The main idea is to always select the innermost minimizer, i.e., the position closest to the center c = (w-1)/2 of the window. When two or more positions achieve the minimum hash, we pick the one minimizing |p - c|. When exactly two positions p and w-1-p are equidistant from c (a symmetric tie), we break the tie using the canonical strand of the window, determined as in Section 8.3 (e.g. via the GT count): if the window is canonical we select the leftmost position p, otherwise we select the rightmost w-1-p.

This rule is canonical by construction. The symmetry \widehat{H}(x) = \widehat{H}(\operatorname{rc}(x)) ensures that the minimum positions of \overline{W} are the mirrors \{w-1-p\} of those of W, and mirroring preserves which position is innermost. For a symmetric tie, the canonical strand of \overline{W} is by definition the reverse of that of W, swapping the leftmost/rightmost tie-break so that the mirror position is selected. We prove in Section A.2 that the rule also yields a forward scheme.

Table A.1: Forward canonical minimizer selection for w = 7 (c = 3) on the hash sequence [18, 42, 71, 15, 37, 82, 58, 15, 64, 15, 39, 92, 23, 45]. Minimizers are in bold and the selected minimizer is highlighted. The absolute positions selected are non-decreasing.
Window 0 1 2 3 4 5 6 Case Absolute pos.
W_0 18 42 71 15 37 82 58 unique min 3
W_1 42 71 15 37 82 58 15 innermost min 3
W_2 71 15 37 82 58 15 64 symmetric tie 3 or 7
W_3 15 37 82 58 15 64 15 innermost min 7
W_4 37 82 58 15 64 15 39 innermost min 7
W_5 82 58 15 64 15 39 92 symmetric tie 7 or 9
W_6 58 15 64 15 39 92 23 innermost min 9
W_7 15 64 15 39 92 23 45 innermost min 9

We walk through the example in Table A.1 window by window. W_0 has a unique minimum at position 3, the center of the window. W_1 has an asymmetric tie between positions 2 and 6 (distances 1 and 3 from center), and position 2 wins outright. W_2 has a symmetric tie between positions 1 and 5, both at distance 2 from center, and the canonical strand of the window determines which is selected. Regardless of this choice, when the window shifts the right candidate moves from position 5 to position 4 in W_3. There, hash 15 appears at three positions (0, 4, 6), but position 4 is the unique innermost at distance |4-3|=1, so it is selected without a tie-break (absolute 7). W_5 has a second symmetric tie at positions 2 and 4, again resolved by the canonical strand. In W_6 and W_7, the minimum hash appears twice but one occurrence is strictly closer to center and wins without a strand-based tie-break.

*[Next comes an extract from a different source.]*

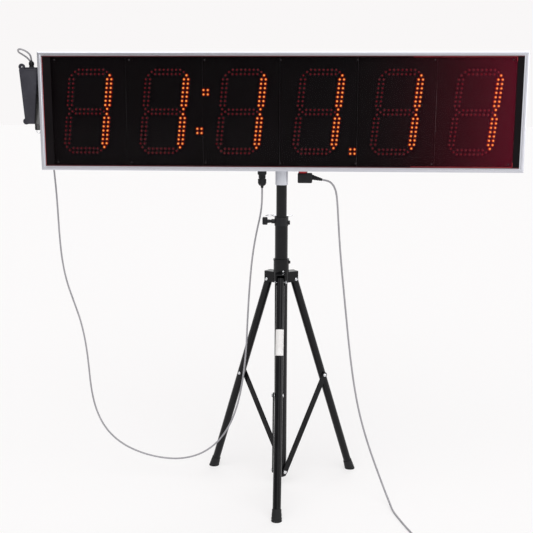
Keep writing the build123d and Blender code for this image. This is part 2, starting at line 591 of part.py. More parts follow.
# The rest of the power lead is wound into a coil, and its plug lies beside the coil
coil_out = COIL_TURN_R + POWER_D
coil_x = POWER_ROUTE[-1][0] - coil_out - POWER_D / 2 - 0.2
coil_y = POWER_ROUTE[-1][1]
coil = pipe(coil_out, COIL_TURN_R - POWER_D, (coil_x, coil_y, 0), (coil_x, coil_y, COIL_HEIGHT))
coil = fillet(coil.edges(), 2.5)
coil += block(coil_x + coil_out - 6, coil_x + coil_out + POWER_D, coil_y - 12, coil_y, 0, POWER_D)
save("power_lead_coil", coil)
wound = POWER_TOTAL - power_shown
print("wound length", round(wound), "turns", round(wound / (2 * math.pi * COIL_TURN_R), 2))

plug_x = coil_x + COIL_TURN_R
plug_y = coil_y - 24
PLUG_Z = 7.0


def plug_section(y, width, height):
    across = Plane(origin=(plug_x, y, PLUG_Z), x_dir=(1, 0, 0), z_dir=(0, -1, 0))
    return across * RectangleRounded(width, height, 0.45 * height)


plug = cone(3.6, 5.5, (plug_x, plug_y, PLUG_Z), (plug_x, plug_y - 34, PLUG_Z))
plug += loft([plug_section(plug_y - 34, 15, 12), plug_section(plug_y - 52, 33, 13.8)])
plug += extrude(plug_section(plug_y - 52, 33, 13.8), 16)
save("mains_plug", plug)
PIN_HALF_SPAN = 9.5


def contact_pin(x):
    return rod(2, (x, plug_y - 68, PLUG_Z), (x, plug_y - 87, PLUG_Z))


save("plug_pins", contact_pin(plug_x - PIN_HALF_SPAN), contact_pin(plug_x + PIN_HALF_SPAN))
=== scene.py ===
import json
import math

import bmesh
import bpy
from mathutils import Matrix, Vector

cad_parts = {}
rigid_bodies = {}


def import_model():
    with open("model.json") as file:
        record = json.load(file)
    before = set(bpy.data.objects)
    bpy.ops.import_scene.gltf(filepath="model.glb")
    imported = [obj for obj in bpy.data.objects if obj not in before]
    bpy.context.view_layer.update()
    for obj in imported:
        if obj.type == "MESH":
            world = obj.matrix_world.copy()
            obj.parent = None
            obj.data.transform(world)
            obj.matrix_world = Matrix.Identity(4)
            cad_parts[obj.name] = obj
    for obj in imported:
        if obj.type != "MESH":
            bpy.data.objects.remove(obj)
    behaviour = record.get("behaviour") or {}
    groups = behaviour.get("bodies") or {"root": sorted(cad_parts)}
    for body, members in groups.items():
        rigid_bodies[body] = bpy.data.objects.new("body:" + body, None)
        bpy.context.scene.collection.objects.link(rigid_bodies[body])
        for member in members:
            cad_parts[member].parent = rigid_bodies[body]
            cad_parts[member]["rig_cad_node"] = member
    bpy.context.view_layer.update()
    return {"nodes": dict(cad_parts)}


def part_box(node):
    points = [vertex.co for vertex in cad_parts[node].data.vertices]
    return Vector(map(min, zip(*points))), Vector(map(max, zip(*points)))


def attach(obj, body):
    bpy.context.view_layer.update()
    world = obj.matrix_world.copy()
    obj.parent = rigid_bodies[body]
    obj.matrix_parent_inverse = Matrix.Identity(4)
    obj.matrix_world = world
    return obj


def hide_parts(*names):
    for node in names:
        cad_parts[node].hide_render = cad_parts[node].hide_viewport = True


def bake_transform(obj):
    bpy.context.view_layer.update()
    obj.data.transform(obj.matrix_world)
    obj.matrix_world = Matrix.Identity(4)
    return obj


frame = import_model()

cad_nodes = frame["nodes"]

# The pole's axis and the display's faces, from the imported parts
tube_low, tube_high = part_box("outer_tube")
POLE = Vector(((tube_low.x + tube_high.x) / 2, (tube_low.y + tube_high.y) / 2, 0))
display_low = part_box("frame_bottom")[0]
display_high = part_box("frame_top")[1]
display_mid = (display_low + display_high) / 2
display_front = display_low.y
FRAME_FACE = 0.0135
filter_low, filter_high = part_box("front_filter")


def at_pole(x, y, z):
    """A point given from the foot of the pole's axis."""
    return POLE + Vector((x, y, z))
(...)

A.2 Proof of forward property

Let p be the selected relative position in W_i and i+p the selected absolute position. We show the selected absolute position in W_{i+1} is at least i+p.

If p = 0, the selected k‑mer is absent from W_{i+1}, and every position in W_{i+1} has absolute coordinate at least i+1 > i+p.

If p \geq 1, the selected k‑mer appears at relative position p-1 in W_{i+1} with absolute coordinate i+p, and still achieves the minimum hash. The selected position in W_{i+1} is the innermost among all tied positions, so we only need to show that no tied position with absolute coordinate less than i+p can be that innermost one.

Any such position sits at relative r \leq p-2 in W_{i+1}, corresponding to relative r+1 \leq p-1 in W_i. If r+1 < c (left of center), its distance from center in W_i is c-(r+1), and in W_{i+1} it becomes c-r = c-(r+1)+1, strictly larger. Since p was innermost in W_i, |p-c| \leq c-(r+1), so |p-1-c| \leq |p-c|+1 \leq c-r, which means position r is no closer to center than p-1 in W_{i+1}. If r+1 \geq c (right of center) with r+1 < p, its distance from center in W_i is r+1-c < p-c = |p-c|, contradicting p being innermost in W_i. This case cannot occur.

Thus, no tied position at absolute < i+p is innermost in W_{i+1}, so the selected absolute position is at least i+p.